Mark Skonieczny headshot
Mark Skonieczny

Mark Skonieczny, Chief Executive Officer of REV Group, commented:

“Joining forces with Terex is a natural evolution of our strategy of building a stronger, more profitable and scaled company by bringing together two highly respected organizations with shared values and a commitment to innovation, operational excellence, and customer success. We are beginning an exciting new chapter that will generate meaningful value for our shareholders, customers and employees.”

Strategic Rationale and Transaction Benefits

  • Complementary Portfolio of Specialty Equipment Businesses. As a combined company, Terex and REV Group will offer a diversified portfolio of emergency, waste, utilities, environmental and material processing equipment with attractive end markets characterized by low cyclicality, resilient demand, and long-term growth.
  • Financial Strength and Flexibility. Together, Terex and REV Group will operate from a position of enhanced financial strength with an attractive leverage position, low capital intensity, and significant free cash flow to fuel growth. This strong financial foundation will support continued investment in growth while maintaining discipline and flexibility.
  • Enhanced Scale and Growth Profile. The transaction will enhance the combined company’s overall growth profile, creating a more diversified platform with multiple avenues for expansion. By combining complementary capabilities, the business is positioned for stronger, more sustainable growth over the long term.
  • Compelling Value Creation Through Synergies. The transaction will unlock significant value-creating synergies that enhance competitiveness and reduce operating costs with $75 million of run-rate value in 2028 and approximately 50% achieved twelve months after closing.

Merger Agreement

Under the terms of the agreement, which has been unanimously approved by the Boards of Directors of both companies, REV Group shareholders will receive, for each REV Group share, 0.9809 of a share of the combined company and $8.71 in cash ($425 million in total). Upon closing, Terex shareholders will own approximately 58%, while REV Group shareholders will own approximately 42%, of the combined company’s fully diluted shares on a pro forma basis. Following the close, the combined company will continue to be traded on the NYSE under the symbol TEX. Both parties expect to pay dividends in the ordinary course of business through closing.

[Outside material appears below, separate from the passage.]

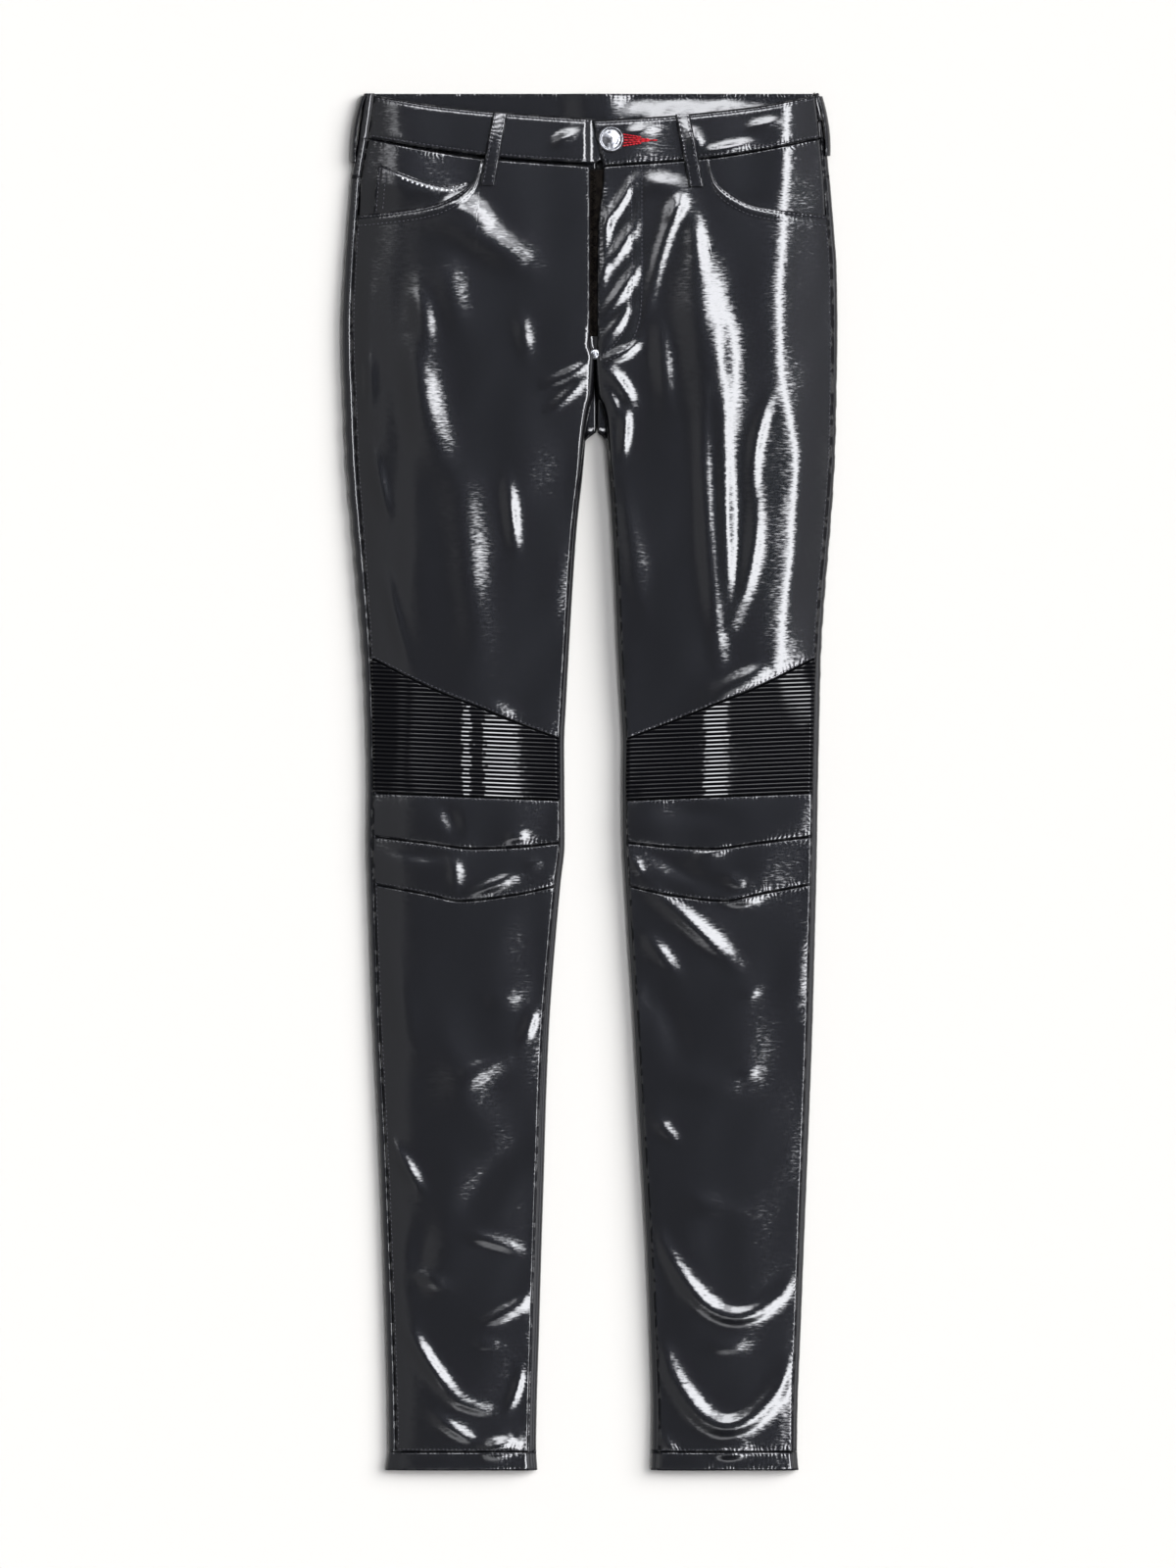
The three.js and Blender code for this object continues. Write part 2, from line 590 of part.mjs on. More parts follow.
function addBackLeg(sideName) {
  const levels = levelsBetween(YOKE_CENTRE_DOWN, HEM_TOP_DOWN, BACK_ROWS, BACK_LAST_STEP);
  const grid = backGrid(sideName, yokeSeam, () => HEM_TOP_DOWN, levels);
  addPiece(`back_leg_${sideName}`, wallUnder(grid, PANEL_WALL), LEATHER);
}

function addHem(sideName) {
  const ring = (down) => {
    const back = Array.from({ length: BACK_COLUMNS }, (_, column) => (
      backPoint(sideName, column, down)
    ));
    const front = steps(8).slice(1, -1).map((share) => (
      upperPoint(sideName, frontX(sideName, 1 - share, down), down)
    ));
    return [...back, ...front];
  };
  const downs = steps(3).map((level) => mix(HEM_TOP_DOWN + SEAM_HALF_GAP, LENGTH, level));
  addPiece(`hem_${sideName}`, wallUnder(downs.map(ring), HEM_WALL, true), LEATHER);
}

// Pockets

// The facing lies level with the band at its top and drops under the thigh panel at the opening.
const FACING_EASE_DOWN = { from: 0, to: 26 };
const FACING_EASE_SHARE = { from: 0.38, to: 0.45 };
const FACING_CLEARANCE = 0.1;

function facingDrop(sideName, share, down) {
  const layers = sideName === 'left' ? COIN_POCKET_WALL + LAYER_GAP : 0;
  const full = PANEL_WALL + LAYER_GAP + layers + FACING_CLEARANCE;
  const nearOpening = 1 - over(FACING_EASE_DOWN, pocketEdge(share) - down);
  return full * Math.max(nearOpening, over(FACING_EASE_SHARE, share));
}

const FACING_SHARES = [0, 0.07, 0.15, 0.23, 0.3, 0.36, 0.42, 0.46, 0.49, 0.52, 0.57];

function addPocketFacing(sideName) {
  const lower = (share) => thighTop(share) + POCKET_FACING_TUCK;
  const grid = steps(5).map((level) => FACING_SHARES.map((share) => {
    const down = mix(frontBandSeam(share) + SEAM_HALF_GAP, lower(share), level);
    const drop = facingDrop(sideName, share, down);
    return upperPoint(sideName, frontX(sideName, share, down), down, -drop);
  }));
  addPiece(`pocket_facing_${sideName}`, wallUnder(grid, PANEL_WALL), LEATHER);
}

const COIN_POCKET_TOP = [
  { share: 0.07, down: 54 }, { share: 0.4, down: 70 }, { share: 0.48, down: 66 },
];

function addCoinPocket() {
  const top = seamAt(COIN_POCKET_TOP);
  const shares = [0.07, 0.13, 0.2, 0.27, 0.34, 0.4, 0.44, 0.475];
  const grid = steps(6).map((level) => shares.map((share) => {
    const down = mix(top(share), pocketEdge(share) + POCKET_FACING_TUCK - 4, level);
    const lift = LAYER_GAP + COIN_POCKET_WALL - facingDrop('left', share, down);
    return upperPoint('left', frontX('left', share, down), down, lift);
  }));
  addPiece('coin_pocket', wallUnder(grid, COIN_POCKET_WALL), LEATHER);
}

// Waistband: the right end lies on top of the left at the fly

const BAND_END_X = { left: 34, right: { top: 1.9, bottom: 10.4 } };
const BAND_LAP_ENDS = { from: 26, to: 68 };
const BAND_UNDERLAP_SINKS = { from: -9, to: 1 };
const BAND_UNDERLAP_TUCK = { inset: 3, from: 2, to: 12 };

function bandEndX(sideName, level) {
  const end = BAND_END_X[sideName];
  return sideName === 'left' ? end : mix(end.top, end.bottom, level);
}

function bandRaise(sideName, x) {
  if (sideName === 'right') {
    return BAND_RAISE + BAND_LAP_RAISE * (1 - over(BAND_LAP_ENDS, x));
  }
  const stackBelow = BAND_WALL + LAYER_GAP + 0.1 - BAND_LAP_RAISE;
  return BAND_RAISE - stackBelow * over(BAND_UNDERLAP_SINKS, x);
}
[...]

The combined company is expected to have approximately $7.8 billion in net sales and an attractive combined Adjusted EBITDA margin of approximately 11% as of year-end 2025 excluding benefit of synergies. It is estimated that at closing the combined company would have a net debt to trailing twelve-month pro forma Adjusted EBITDA ratio of approximately 2.5x including run-rate synergies of $75 million, with the opportunity to de-lever further post-Aerials exit. The exchange ratio and the closing share prices for Terex and REV Group as of October 28, 2025 represent an implied total enterprise value of the combined company of approximately $9 billion. Excluding Aerials and including $75 million of synergies, it is estimated that the combined company would have an even stronger pro forma Adjusted EBITDA margin of approximately 14% for 2025.

Corporate Governance

Following the close, the board of the combined company will consist of 12 directors, of which 7 will be from the Terex board and 5 from the REV Group board.

Timing & Approvals

The transaction is expected to close in the first half of 2026, subject to approval by both companies’ shareholders, required regulatory clearance, and satisfaction of other customary closing conditions.

Advisors

Barclays is serving as the exclusive financial advisor, and Fried, Frank, Harris, Shriver & Jacobson LLP and Pryor Cashman LLP are serving as legal counsel to Terex. J.P. Morgan is serving as exclusive financial advisor and Davis Polk & Wardwell LLP is serving as legal counsel to REV Group.